Can Your Facility Succeed with Its Hospitalist Program?
Can Your Facility Succeed with Its Hospitalist Program?
10 critical musts’ your program needs
Maybe you think your hospital, physicians, and patients can benefit from a hospitalist program. Maybe you are right. But before you get started, you need to make sure that the following 10 factors apply. Without them, says Dorothy Merriwether, president of the Houston consulting firm D. Merriwether & Associates, you limit your chance at success:
• Supportive hospital administration. Merriwether says this means that the administration works collaboratively with medical staff to implement a program that meets community needs.
• Capability of gathering and sharing data. You have to have the technology, personnel, and willingness to gather data on length of stay, cost per admission, high-cost DRGs, and patient demographics. And, says Merriwether, you have to be willing to share it with the hospitalists so that they and you can assess their performance and look for areas that need further improvement.
• Mechanisms and personnel to educate physicians and patient population. You need to be able to help educate the physicians on what the system is and isn’t, says Merriwether. For instance, it isn’t a method of dealing with indigent patients. It is a tool for your case management repertoire.
• Mutual trust across departments and specialties. Everyone has to be able to buy into the program and put the common good above that of his or her own specialty and department, says Merriwether. Turf wars only exacerbate the kind of problems you are trying to cure.
• Team spirit among physicians providing hospitalist services. The inpatient management group has to be cohesive, Merriwether explains. Group members must share the same values and commitment to make it work. Productivity-based compensation helps this, preventing one member of the team from reaping the rewards of the system while not putting in as much work as the others.
• Intact and active spiritual support program. Recent studies have shown the link between spirituality and healing. This is something that Merriwether says the hospitalist groups she works with have noted anecdotally for a long time. Many of the patients are seriously ill and need spiritual counseling. Hospital chaplains can also help direct poorer patients to some of the social and community services they may need.
• Active case management program. This is pretty self-explanatory, says Merriwether. But the point is that hospitalists can’t be the only piece of a case management system. They are merely a part of it.

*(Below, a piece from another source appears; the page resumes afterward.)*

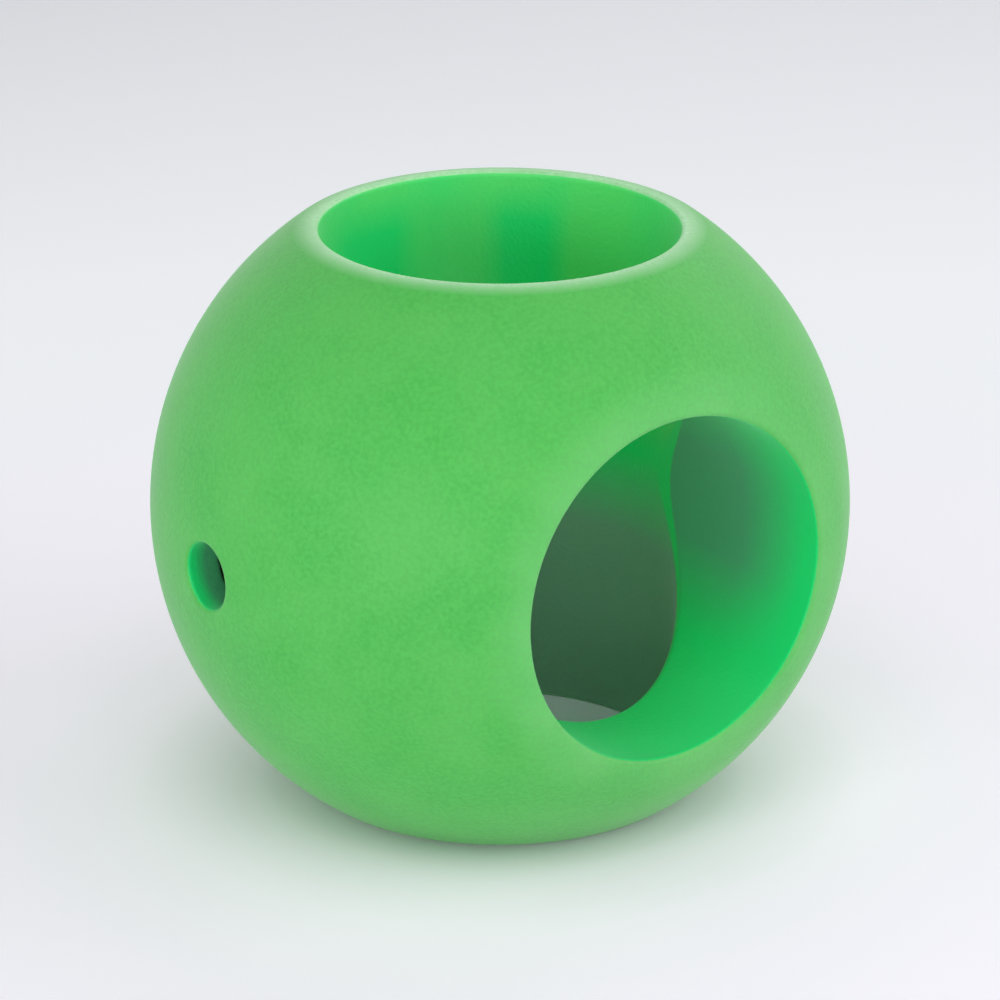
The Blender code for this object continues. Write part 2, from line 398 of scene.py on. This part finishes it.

• Strong emergency room department with fee-for-service reimbursement. When the ED is based on a fee-for-service system, its physicians are encouraged to turn over the rooms quickly. Merriwether says this helps to align incentives with the hospitalists, who are there to expedite patients through the system. "If ED doctors are on a flat fee, they aren’t [motivated] to turn the rooms over faster."
• Balanced payer source. Your payer mix will determine if a hospitalist program is viable, says Merriwether. "If you have a lot of indigent care, this probably won’t work. If you have a high percentage of managed care, the physician is paid on a capitated and performance bonus system and there is a per diem system at the hospital, you don’t have aligned incentives. If you have a high Medicare and Medicaid patient population, this is not as profitable to the hospital. You really need to have a balanced payer source."
• Recognition of hospital needs to compensate hospitalists to alleviate financial burden of indigent care. A hospital must determine if it wants hospitalists or an indigent care program, Merriwether says. "You have to proportionally share the burden of indigent care throughout the physician community, or you have to provide compensation for the hospitalists doing this care."